The Temple Is Our Refuge

The Halifax, Nova Scotia Temple is heaven on earth

Halifax Nova Scotia Temple

Our first temple visit

We were well looked after the first visit to the temple, by the temple workers and our friends in the branch. It had been a long but exciting trip to Washington, D.C., to attend the temple with our three boys and the branch president and his wife. There were a few other members of our branch who also attended. The year was 1983 and the month was March. We had travelled 24 hours from our home in Yarmouth, Nova Scotia, and had arrived a few days previous to our appointment to receive our endowments and to be sealed as a family. [The temple endowment is a sacred ceremony where one receives knowledge of the Lord’s purposes, teachings, and expectations. The sealing ordinance binds families together, forever, if they remain faithful].

Veinot Family
The Veinot’s at the Washington D.C. Temple circa 1983

The experience was one we will never forget, especially kneeling at the altar after being sealed to each other, and then to be sealed to our three little boys and the son who had died in his fifth day after birth.

This trip was made each year after that first trip – to the Washington D.C. Temple and then to the Toronto Ontario Temple when it opened. It was still a 24-hour trip, but now the expense did not include the exchange rate.

Those once-a-year trips had to sustain us during our early years in the Church.

Halifax Nova Scotia Temple
Halifax, Nova Scotia Temple

Our own Halifax Nova Scotia Temple

Then it happened – a visit from President Gordon B. Hinckley, the prophet of the Lord, who made a side trip to stop and speak to the Saints in Nova Scotia. As he bid us farewell, and walked off the stage at the Scotiabank Center, he returned with the exciting news that he felt we needed a temple in our area! If we would do our part, and encourage missionary work in our stake, he would see that we got a temple.

President Gordon B. Hinckley
President Gordon B. Hinckley

In 1999 we saw that promise come true, and President Hinckley returned to dedicate our Halifax Nova Scotia Temple. Now the trip to the temple was only a three and a half-hour drive.

Shortly after its opening, we became ordinance workers, then later counselor and assistant to the matron, and then Temple President and Matron in the Halifax Nova Scotia Temple for three years.

Throughout the years, it has been the temple that has fortified us and helped us stay focused on the covenants that we have made and the blessings we have been promised through these ordinances.

Celestial Room

Our experiencers as temple workers

There are so many examples of how the emphasis on the patron experience not only blessed the patrons, but also blessed us, the workers. We have seen many examples that the Lord’s hands are not only in the details of our lives but also in the unexpected details of other’s lives.

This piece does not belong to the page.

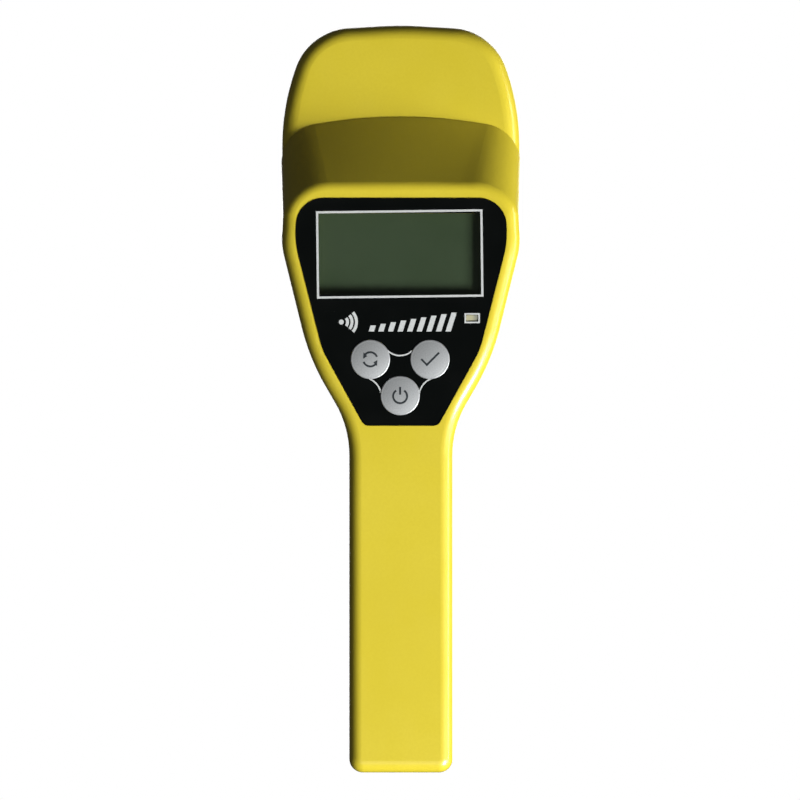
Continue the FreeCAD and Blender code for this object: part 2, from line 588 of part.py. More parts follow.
def board_connectors():
    """The sockets for the battery leads and for the radar lead."""
    battery = block(
        BATTERY_SOCKET_X - BATTERY_SOCKET_WIDE / 2, BATTERY_SOCKET_X + BATTERY_SOCKET_WIDE / 2,
        BOARD_BACK_Y, BOARD_BACK_Y + BATTERY_SOCKET_DEEP,
        BATTERY_SOCKET_Z, BATTERY_SOCKET_Z + BATTERY_SOCKET_HIGH)
    radar = block(
        RADAR_SOCKET_X - RADAR_SOCKET_WIDE / 2, RADAR_SOCKET_X + RADAR_SOCKET_WIDE / 2,
        BOARD_BACK_Y, BOARD_BACK_Y + RADAR_SOCKET_DEEP, RADAR_SOCKET_Z - RADAR_SOCKET_HIGH, RADAR_SOCKET_Z)
    return Part.makeCompound([battery, radar])


def buzzer():
    """The round sounder, with its sound hole."""
    body = rod(BUZZER_R, *BUZZER_PLACE, BUZZER_TALL)
    x, y, z = BUZZER_PLACE
    top_y = y + BUZZER_TALL
    rim = edges_where(body, lambda m, points: all(abs(p.y - top_y) < 0.001 for p in points))
    body = body.makeFillet(BUZZER_EDGE_R, rim)
    hole_deep = BUZZER_TALL / 4
    return body.cut(rod(SOUND_HOLE_R, x, top_y - hole_deep, z, hole_deep))


# ---- the radar ----
def radome_outline(smaller):
    return inset(rectangle(RADOME_WIDE, RADOME_HIGH, RADOME_R, 0, RADOME_Z), smaller)


def horn_screw_places():
    return [(sx * HORN_SCREW_X, RADOME_Z + sz * HORN_SCREW_Z) for sx in (-1, 1) for sz in (-1, 1)]


def module_screw_places():
    return [(sx * MODULE_SCREW, RADOME_Z + sz * MODULE_SCREW) for sx in (-1, 1) for sz in (-1, 1)]


def module_outline():
    return rectangle(MODULE_SIDE, MODULE_SIDE, MODULE_CORNER_R, 0, RADOME_Z)


def radome():
    """The cover the radar looks through: a plate with a plug that fills the opening."""
    face_y = HEAD_BACK_Y - RADOME_REBATE + RADOME_GASKET
    face = plate(radome_outline(RADOME_GAP), face_y, HEAD_BACK_Y - face_y)
    plug_y = HEAD_BACK_Y - WALL
    plug = plate(radome_outline(RADOME_LIP + RADOME_GAP), plug_y, face_y - plug_y)
    return joined([face, plug])


def radome_gasket():
    seat_y = HEAD_BACK_Y - RADOME_REBATE
    ring = plate(radome_outline(RADOME_GAP), seat_y, RADOME_GASKET)
    return ring.cut(plate(radome_outline(RADOME_LIP), seat_y, RADOME_GASKET))


def square_cone(start, end, y0, y1):
    """A square tube's solid that widens from side start at y0 to side end at y1."""
    near = rounded_wire(rectangle(start, start, HORN_CORNER_R, 0, RADOME_Z), in_front_view(y0))
    far = rounded_wire(rectangle(end, end, HORN_CORNER_R, 0, RADOME_Z), in_front_view(y1))
    return Part.makeLoft([near, far], True, True)


def antenna_horn():
    """The flared square horn, with a flange at its mouth and one at its throat."""
    mouth_y = HEAD_BACK_Y - WALL - HORN_POST
    throat_y = MODULE_Y + MODULE_THICK
    flare = square_cone(HORN_THROAT + 2 * HORN_WALL, HORN_MOUTH + 2 * HORN_WALL, throat_y, mouth_y)
    flange_wide = 2 * (HORN_SCREW_X + HORN_FLANGE_MARGIN_X)
    flange_high = 2 * (HORN_SCREW_Z + HORN_FLANGE_MARGIN_Z)
    mouth_flange = plate(
        rectangle(flange_wide, flange_high, 2 * MODULE_CORNER_R, 0, RADOME_Z),
        mouth_y - HORN_FLANGE_THICK, HORN_FLANGE_THICK)
    throat_flange = plate(module_outline(), throat_y, HORN_FLANGE_THICK)
    horn = joined([flare, mouth_flange, throat_flange])
    hollow = square_cone(HORN_THROAT, HORN_MOUTH, throat_y, mouth_y)
    screws = [rod(BOARD_HOLE_R, x, throat_y, z, mouth_y - throat_y) for x, z in horn_screw_places()]
    screws += [rod(BOARD_HOLE_R, x, throat_y, z, HORN_FLANGE_THICK) for x, z in module_screw_places()]
    tubes = [rod(CASE_RECESS_R + HORN_TUBE_SPACE, x, throat_y, z, mouth_y - throat_y) for x, z in CASE_SCREWS]
    return without(horn, hollow, *screws, *tubes)


def microwave_module():
    """The radar's transmitter and receiver in one flat case, with a row of pins in a plastic block."""
    case = plate(module_outline(), MODULE_Y, MODULE_THICK)
    left = HEADER_X - HEADER_WIDE / 2
    low = header_z() - HEADER_HIGH / 2
    header = block(left, left + HEADER_WIDE, MODULE_Y - HEADER_TALL, MODULE_Y, low, low + HEADER_HIGH)
    hole_y = MODULE_Y + MODULE_THICK - MODULE_HOLE_LONG
    holes = [rod(PILOT_R, x, hole_y, z, MODULE_HOLE_LONG) for x, z in module_screw_places()]
    return without(joined([case, header]), *holes)


def header_z():
    """Height of the middle of the module's row of pins."""
    return RADOME_Z - MODULE_SIDE / 2 + HEADER_HIGH / 2 + 1


# ---- fasteners and leads ----
def screw(x, z, seat_y, long, shank_r, way):
    """A pan-head screw along Y: its head stands on seat_y and its shank runs the other way."""
    head_r, head_tall = 2.1 * shank_r, 1.4 * shank_r
    axis = Vector(0, way, 0)
    start = Vector(x, seat_y, z)
    head = Part.makeCylinder(head_r, head_tall, start, axis)
    top_y = seat_y + way * head_tall
    rim = edges_where(head, lambda m, points: all(abs(p.y - top_y) < 0.001 for p in points))
    head = head.makeFillet(0.4 * head_tall, rim)
    shank = Part.makeCylinder(shank_r, long, start, axis * -1)
    arm, slot, deep = 1.2 * shank_r, 0.28 * shank_r, 0.6 * head_tall
    low, high = sorted((top_y - way * deep, top_y + way))
    cross = [block(x - arm, x + arm, low, high, z - slot, z + slot)]
    cross += [block(x - slot, x + slot, low, high, z - arm, z + arm)]
    return without(joined([head, shank]), *cross)


def case_screws():
    """The five screws sunk in the back that hold the two shells together."""
    shank_r = CASE_PILOT_R - SCREW_FIT
    long = CASE_LEDGE + CASE_BITE - SCREW_END_GAP
    return Part.makeCompound([screw(x, z, PARTING_Y + CASE_LEDGE, long, shank_r, 1) for x, z in CASE_SCREWS])


def board_screws():
    shank_r = PILOT_R - SCREW_FIT
    long = BOARD_THICK + PILOT_LONG - SCREW_END_GAP
    return Part.makeCompound([screw(x, z, BOARD_BACK_Y, long, shank_r, 1) for x, z in board_post_places()])


def horn_screws():
    seat_y = HEAD_BACK_Y - WALL - HORN_POST - HORN_FLANGE_THICK
    shank_r = PILOT_R - SCREW_FIT
    long = HORN_FLANGE_THICK + HORN_POST - SCREW_END_GAP
    return Part.makeCompound([screw(x, z, seat_y, long, shank_r, -1) for x, z in horn_screw_places()])


def module_screws():
    seat_y = MODULE_Y + MODULE_THICK + HORN_FLANGE_THICK
    long = HORN_FLANGE_THICK + MODULE_BITE
    return Part.makeCompound([screw(x, z, seat_y, long, MODULE_SCREW_R, 1) for x, z in module_screw_places()])


def tripod_insert():
    """The threaded brass insert in the handle's lower end."""
    barrel = Part.makeCylinder(INSERT_R, INSERT_LONG)
    return barrel.cut(Part.makeCylinder(INSERT_BORE_R, INSERT_LONG))


def lead(points, radius, bend):
    """An insulated wire through the points, with a round bend at each one between its ends."""
    stops = [Vector(*p) for p in points]
    edges = []
    start = stops[0]
    for i in range(1, len(stops) - 1):
        back = (stops[i - 1] - stops[i]).normalize()
        ahead = (stops[i + 1] - stops[i]).normalize()
        half_angle = back.getAngle(ahead) / 2
        reach = bend / math.tan(half_angle)
        inward = (back + ahead).normalize()
        middle = stops[i] + inward * (bend / math.sin(half_angle) - bend)
        edges.append(Part.LineSegment(start, stops[i] + back * reach).toShape())
        edges.append(Part.Arc(stops[i] + back * reach, middle, stops[i] + ahead * reach).toShape())
        start = stops[i] + ahead * reach
    edges.append(Part.LineSegment(start, stops[-1]).toShape())
    circle = Part.Wire(Part.makeCircle(radius, stops[0], stops[1] - stops[0]))
    return Part.Wire(edges).makePipeShell([circle], True, False)


def battery_lead(tray_x, socket_x):
    """A lead from the tray's top to the battery socket."""
    socket_y = BOARD_BACK_Y + BATTERY_SOCKET_DEEP / 2
    return lead([
        (tray_x, LEAD_Y, TRAY_TOP_Z), (tray_x, LEAD_Y, TRAY_TOP_Z + LEAD_RISE),
        (socket_x, socket_y, BATTERY_SOCKET_Z - LEAD_RISE), (socket_x, socket_y, BATTERY_SOCKET_Z),
    ], LEAD_R, LEAD_BEND)


def radar_lead():
    """The lead from the board up to the radar module's pins."""
    socket_y = BOARD_BACK_Y + RADAR_SOCKET_DEEP / 2
    header_y = MODULE_Y - HEADER_TALL
    turn_y = (socket_y + header_y) / 2
    return lead([
        (RADAR_SOCKET_X, socket_y, RADAR_SOCKET_Z), (RADAR_SOCKET_X, socket_y, header_z()),
        (HEADER_X, turn_y, header_z()), (HEADER_X, header_y, header_z()),
    ], RADAR_LEAD_R, RADAR_LEAD_BEND)


# ---- the assembly: every sub-part under its name ----
def sub_parts():
    parts = {
        "front_shell": front_shell(),
        "rear_shell": rear_shell(),
        "battery_door": battery_door(),
        "battery_tray": battery_tray(),
        "aa_cells": aa_cells(),
        "battery_contacts": battery_contacts(),
        "battery_lead_red": battery_lead(-12.5, -8.5),
        "battery_lead_black": battery_lead(-7.5, -4.5),
        "graphic_overlay": graphic_overlay(),
        "display_window": window(display_opening(), WINDOW_LEDGE),
        "led_window": window(led_opening(), LED_LEDGE),
        "lcd_gasket": lcd_gasket(),
        "lcd_front_glass": lcd_front_glass(),
        "lcd_rear_glass": lcd_rear_glass(),
        "lcd_pins": lcd_pins(),
        "tact_switches": tact_switches(),
        "indicator_led": indicator_led(),
        "main_board": main_board(),
        "board_chips": board_chips(),
        "board_connectors": board_connectors(),
        "board_screws": board_screws(),
        "buzzer": buzzer(),
        "microwave_module": microwave_module(),
        "module_screws": module_screws(),
        "antenna_horn": antenna_horn(),
        "horn_screws": horn_screws(),
        "radome": radome(),
        "radome_gasket": radome_gasket(),
        "radar_lead": radar_lead(),
        "case_screws": case_screws(),
        "tripod_insert": tripod_insert(),
    }
    for name, (x, z) in KEYS.items():
        parts[name + "_key"] = key_cap(x, z)
        parts[name + "_plunger"] = key_plunger(x, z)
    return parts


def main():
    os.makedirs("parts", exist_ok=True)
    for name, shape in sub_parts().items():
        shape.exportStep(os.path.join("parts", name + ".step"))
        print(name, shape.ShapeType, len(shape.Solids), "valid" if shape.isValid() else "INVALID",
              round(shape.Volume))


main()
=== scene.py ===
"""Looks of the hand-held speed radar gun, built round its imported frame.

Metres, in the frame's own axes: +Z up the handle, the display faces -Y, the radar looks along +Y.
"""
import bpy
import math
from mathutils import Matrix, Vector


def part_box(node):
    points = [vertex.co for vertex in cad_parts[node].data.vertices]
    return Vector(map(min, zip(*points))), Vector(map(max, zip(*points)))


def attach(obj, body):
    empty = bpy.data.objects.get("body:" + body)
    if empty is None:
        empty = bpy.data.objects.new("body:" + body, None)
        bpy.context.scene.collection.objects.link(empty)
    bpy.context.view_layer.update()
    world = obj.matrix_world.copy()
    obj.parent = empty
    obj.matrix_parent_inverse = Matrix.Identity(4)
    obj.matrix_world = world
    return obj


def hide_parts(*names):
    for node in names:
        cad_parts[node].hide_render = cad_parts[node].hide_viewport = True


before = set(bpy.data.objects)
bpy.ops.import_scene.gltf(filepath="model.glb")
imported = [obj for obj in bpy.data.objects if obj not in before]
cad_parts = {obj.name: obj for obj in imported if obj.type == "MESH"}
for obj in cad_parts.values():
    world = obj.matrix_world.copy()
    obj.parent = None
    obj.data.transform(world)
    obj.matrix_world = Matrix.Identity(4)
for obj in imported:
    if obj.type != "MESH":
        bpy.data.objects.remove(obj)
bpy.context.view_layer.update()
MM = 0.001

# ---- places and sizes, taken from the frame ----
OVERLAY_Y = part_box("graphic_overlay")[0].y
PRINT_Y = OVERLAY_Y                      # printed lines lie on the overlay's face
INK_TALL = 0.03 * MM                     # how far a printed line stands off what it is printed on


def middle(node):
    """The middle of a node's box at rest."""
    low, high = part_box(node)
    return (low + high) / 2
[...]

Being a small temple, the hours of operation are limited, but even with these restrictions, one particular experience testified to us that if we walk the covenant path we will reap the blessings.

We were having a very busy day at the temple, and a young couple, dressed in white, and waiting for the next endowment session to begin so they could perform an ordinance for someone whose name was provided by the temple, wandered near the baptistry. They approached us and in conversation we learned that they were on vacation and had decided to come to the temple before continuing their sightseeing experience.

Baptism

He had a couple of ancestors’ temple cards in his car and wondered it they could do their baptisms. We assured him that we could make that arrangement.

A brother who was just leaving the temple was given the young couple’s car keys and was asked if he would mind retrieving those cards, as the young couple were already dressed in their white clothing.

We arranged for them to go in to the baptistry and perform the baptisms and confirmations for his grandparents whom he had been very close to during their earthly life.

There were tears of joy as they left the baptistry, and we were then able to have them go to the next endowment session and afterwards perform the sealing ordinance for them.

As they were leaving the temple, we wished them well on the rest of their vacation, and their response was that nothing else on their trip could top this temple experience.

The temple will bless all who enter

Another wonderful experience taught us that those of all ages can receive the blessings of the temple.

We were invited to speak at Caribou, Maine, one of the distant units in our temple district.

The youth of the unit had just returned from a bus trip to the temple. They had risen at 2:30 am and travelled two hours to meet the bus which then took seven hours to arrive at the temple. They were at the temple for two hours while all the youth on the bus did baptisms and then returned home late at night.

I asked two young girls why they would be willing to make this journey and spend most of that day travelling. Their reply touched my heart. They said, “Because of how I feel in the temple.”

Veinot's at Temple
Veronica and David Veinot

As we search out our ancestors and take their information to the temple with us, and perform vicarious work for those dearly departed family members, we are becoming true disciples of Jesus Christ and coming to a greater understanding of His Atonement and how it not only can bless us, but also those on the other side of the veil.

We continue to serve as ordinance workers in the temple and continue to be strengthened on our journey on the covenant path.

We have learned from so many wonderful experiences while serving either as worker or patron, that when we are willing to serve the Lord, no sacrifice is too great or too small. If we expect the tender mercies of the Lord, they will come in ways we cannot imagine. As we count our many blessings, it continues to surprise us what the Lord has done.